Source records
--- Begin ---
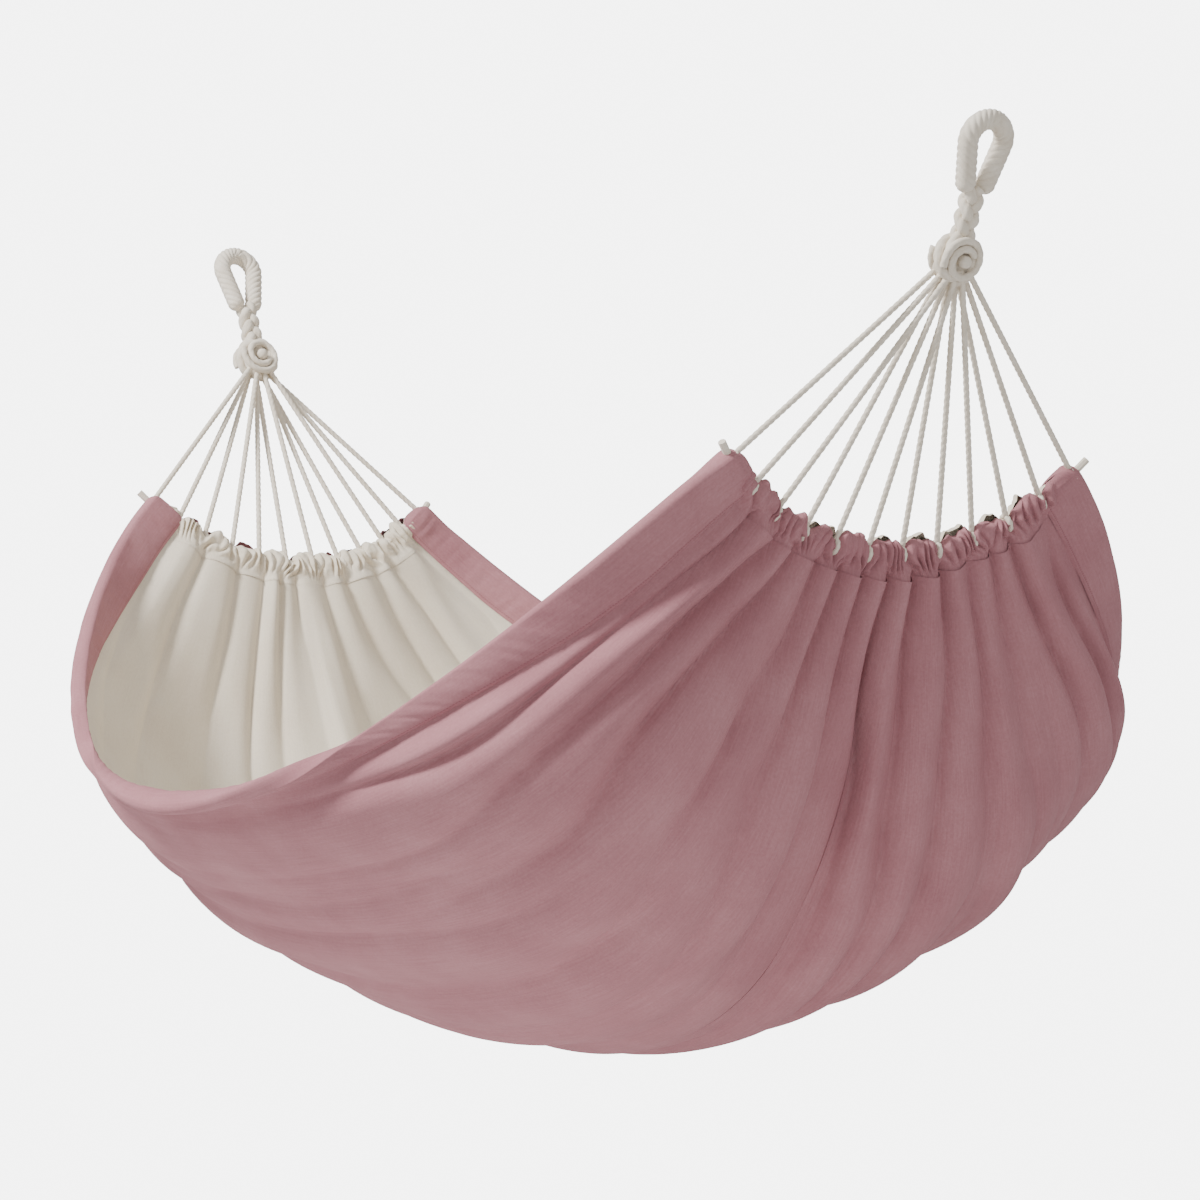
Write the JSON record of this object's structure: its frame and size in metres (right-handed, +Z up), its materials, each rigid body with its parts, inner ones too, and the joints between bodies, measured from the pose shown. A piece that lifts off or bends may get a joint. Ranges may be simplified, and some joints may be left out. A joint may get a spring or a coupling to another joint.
{
  "type": "hammock",
  "caption": "Two-layer cotton hammock with rose outside and cream lining, gathered ends, fans of cords, rope knots and hanging loops, hung between two hooks",
  "frame": {"origin": "where the right hook bears on the inside of the right hanging loop", "axes": "+X from the left hook to the right hook, +Y across the bed to its far edge, +Z up"},
  "size_m": [1.9338, 1.3574, 1.2152],
  "materials": {
    "rose_cloth": "matte",
    "rose_hem": "matte",
    "cream_lining": "matte",
    "cotton_cord": "matte",
    "cotton_rope": "matte"
  },
  "bodies": {
    "hanging_loops": {"left_loop": "cotton_rope", "right_loop": "cotton_rope"},
    "bed": {"far_border": "rose_hem", "left_casing": "rose_cloth", "left_channel_rope": "cotton_cord", "left_cord_01": "cotton_cord", "left_cord_02": "cotton_cord", "left_cord_03": "cotton_cord", "left_cord_04": "cotton_cord", "left_cord_05": "cotton_cord", "left_cord_06": "cotton_cord", "left_cord_07": "cotton_cord", "left_cord_08": "cotton_cord", "left_cord_09": "cotton_cord", "left_cord_10": "cotton_cord", "left_cord_11": "cotton_cord", "left_cord_12": "cotton_cord", "left_knot": "cotton_rope", "left_knot_inner_button": "cotton_rope", "left_knot_inner_coil": "cotton_rope", "left_knot_outer_button": "cotton_rope", "left_knot_outer_coil": "cotton_rope", "left_lining_casing": "cream_lining", "left_neck": "cotton_rope", "lining": "cream_lining", "near_border": "rose_hem", "outer_cloth": "rose_cloth", "right_casing": "rose_cloth", "right_channel_rope": "cotton_cord", "right_cord_01": "cotton_cord", "right_cord_02": "cotton_cord", "right_cord_03": "cotton_cord", "right_cord_04": "cotton_cord", "right_cord_05": "cotton_cord", "right_cord_06": "cotton_cord", "right_cord_07": "cotton_cord", "right_cord_08": "cotton_cord", "right_cord_09": "cotton_cord", "right_cord_10": "cotton_cord", "right_cord_11": "cotton_cord", "right_cord_12": "cotton_cord", "right_knot": "cotton_rope", "right_knot_inner_button": "cotton_rope", "right_knot_inner_coil": "cotton_rope", "right_knot_outer_button": "cotton_rope", "right_knot_outer_coil": "cotton_rope", "right_lining_casing": "cream_lining", "right_neck": "cotton_rope"}
  },
  "joints": [
    {"name": "swing", "type": "hinge", "parent": "hanging_loops", "child": "bed", "pos_m": [-0.948, 0, -0.0813], "axis": [1, 0, 0], "range_deg": [-30, 30]}
  ]
}
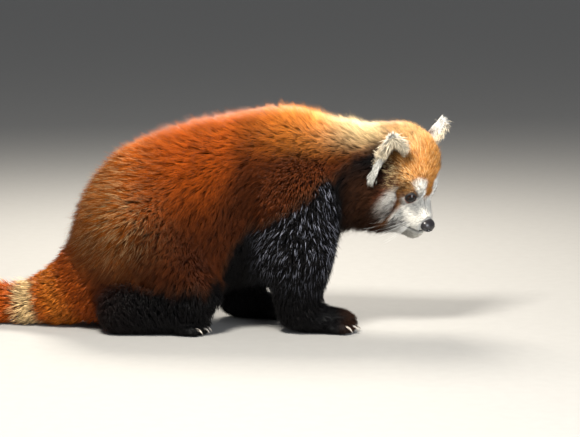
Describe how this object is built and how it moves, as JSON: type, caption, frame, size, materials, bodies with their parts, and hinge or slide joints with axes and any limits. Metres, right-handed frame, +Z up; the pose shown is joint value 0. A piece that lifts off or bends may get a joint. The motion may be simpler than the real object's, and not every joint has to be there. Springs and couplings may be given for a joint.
{
  "type": "red panda model",
  "caption": "Still life-size red panda sitting low on its haunches with flat feet, head turned and lowered, ringed tail laid out behind.",
  "frame": {"origin": "on the floor under the middle of the animal's outline", "axes": "+X towards the animal's front, +Y to its left, +Z up"},
  "size_m": [0.8396, 0.3294, 0.2817],
  "materials": {
    "coat_rust": "dense rusty red fur over the back, flanks, neck and thighs",
    "coat_face": "short tan fur with white cheeks, muzzle and brows",
    "coat_white": "cream fur fringing the ears",
    "coat_black": "glossy brown-black fur on the legs and feet",
    "coat_ringed": "thick fur in rusty and buff rings",
    "eye": "wet dark brown eyeball",
    "nose_skin": "moist black nose leather",
    "claw_horn": "pale grey horn"
  },
  "bodies": {
    "root": {"torso": "coat_rust", "neck": "coat_rust", "thigh_right": "coat_rust", "thigh_left": "coat_rust", "head": "coat_face", "ear_right": "coat_white", "ear_left": "coat_white", "foreleg_right": "coat_black", "foreleg_left": "coat_black", "forepaw_right": "coat_black", "forepaw_left": "coat_black", "hindfoot_right": "coat_black", "hindfoot_left": "coat_black", "tail_1": "coat_ringed", "tail_2": "coat_ringed", "tail_3": "coat_ringed", "eye_right": "eye", "eye_left": "eye", "nose": "nose_skin", "claw_forepaw_right_1": "claw_horn", "claw_forepaw_right_2": "claw_horn", "claw_forepaw_right_3": "claw_horn", "claw_forepaw_right_4": "claw_horn", "claw_forepaw_right_5": "claw_horn", "claw_forepaw_left_1": "claw_horn", "claw_forepaw_left_2": "claw_horn", "claw_forepaw_left_3": "claw_horn", "claw_forepaw_left_4": "claw_horn", "claw_forepaw_left_5": "claw_horn", "claw_hindfoot_right_1": "claw_horn", "claw_hindfoot_right_2": "claw_horn", "claw_hindfoot_right_3": "claw_horn", "claw_hindfoot_right_4": "claw_horn", "claw_hindfoot_right_5": "claw_horn", "claw_hindfoot_left_1": "claw_horn", "claw_hindfoot_left_2": "claw_horn", "claw_hindfoot_left_3": "claw_horn", "claw_hindfoot_left_4": "claw_horn", "claw_hindfoot_left_5": "claw_horn"}
  },
  "joints": []
}
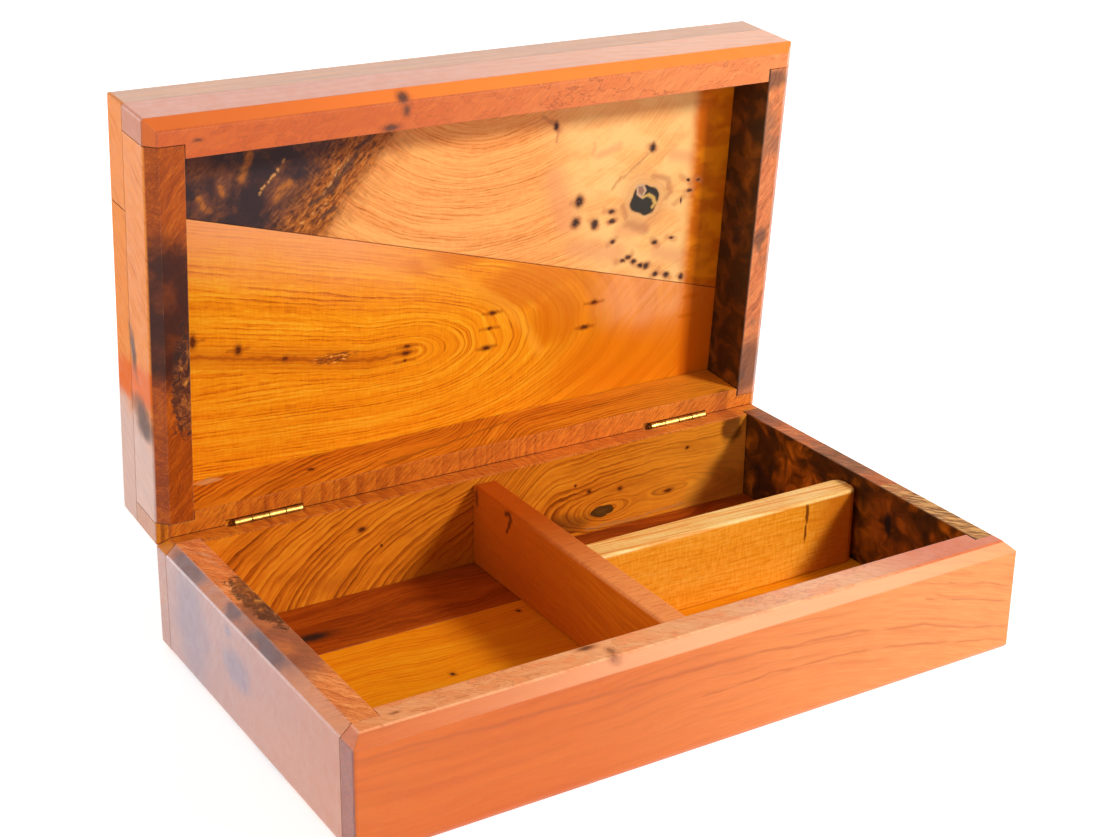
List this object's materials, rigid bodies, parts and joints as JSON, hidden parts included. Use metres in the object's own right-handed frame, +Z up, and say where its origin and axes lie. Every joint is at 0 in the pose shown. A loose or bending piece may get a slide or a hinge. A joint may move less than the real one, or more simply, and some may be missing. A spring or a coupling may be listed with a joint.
{
  "type": "jewelry box",
  "caption": "Rectangular burl wood keepsake box with a hinged lid that opens almost upright and a tray split into compartments by crossing dividers.",
  "frame": {"origin": "centre of the base's underside, on the surface that the box stands on", "axes": "+X along the box to its right end as seen from the front, +Y from the front to the hinged back, +Z up; the row is stored with the lid open, as in the picture"},
  "size_m": [0.25, 0.1793, 0.189],
  "materials": {
    "front_wood": "satin varnish, wavy grain along the board",
    "back_wood": "satin varnish, slanting dark grain with a ringed knot",
    "left_wood": "satin varnish, purple-brown burl patches",
    "right_wood": "satin varnish, dark burl",
    "floor_front_wood": "satin varnish, bright straight grain",
    "floor_back_wood": "satin varnish, dark straight grain",
    "cross_divider_wood": "satin varnish, reddish fine grain",
    "side_divider_wood": "satin varnish, golden fine ripple",
    "lid_front_wood": "satin varnish, wavy grain along the board",
    "lid_back_wood": "satin varnish, slanting dark grain",
    "lid_left_wood": "satin varnish, purple-brown burl patches",
    "lid_right_wood": "satin varnish, dark burl",
    "lid_panel_front_wood": "gloss varnish, burl with knots",
    "lid_panel_back_wood": "gloss varnish, bright ringed grain",
    "hinge_brass": "polished brass"
  },
  "bodies": {
    "base": {"base_front_board": "front_wood", "base_back_board": "back_wood", "base_left_board": "left_wood", "base_right_board": "right_wood", "floor_front_board": "floor_front_wood", "floor_back_board": "floor_back_wood", "cross_divider": "cross_divider_wood", "side_divider": "side_divider_wood", "left_hinge_base_leaf": "hinge_brass", "right_hinge_base_leaf": "hinge_brass", "left_hinge_pin": "hinge_brass", "right_hinge_pin": "hinge_brass"},
    "lid": {"lid_front_board": "lid_front_wood", "lid_back_board": "lid_back_wood", "lid_left_board": "lid_left_wood", "lid_right_board": "lid_right_wood", "lid_panel_front_board": "lid_panel_front_wood", "lid_panel_back_board": "lid_panel_back_wood", "left_hinge_lid_leaf": "hinge_brass", "right_hinge_lid_leaf": "hinge_brass"}
  },
  "joints": [
    {"name": "lid_hinge", "type": "hinge", "parent": "base", "child": "lid", "pos_m": [0, 0.07075, 0.0414], "axis": [1, 0, 0], "range_deg": [0, 85.5]}
  ]
}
--- End ---
Tally up the lines in the preceding listing that contain the string "caption". Respond with the number and nothing else.

» EXPECTED ANSWER:
4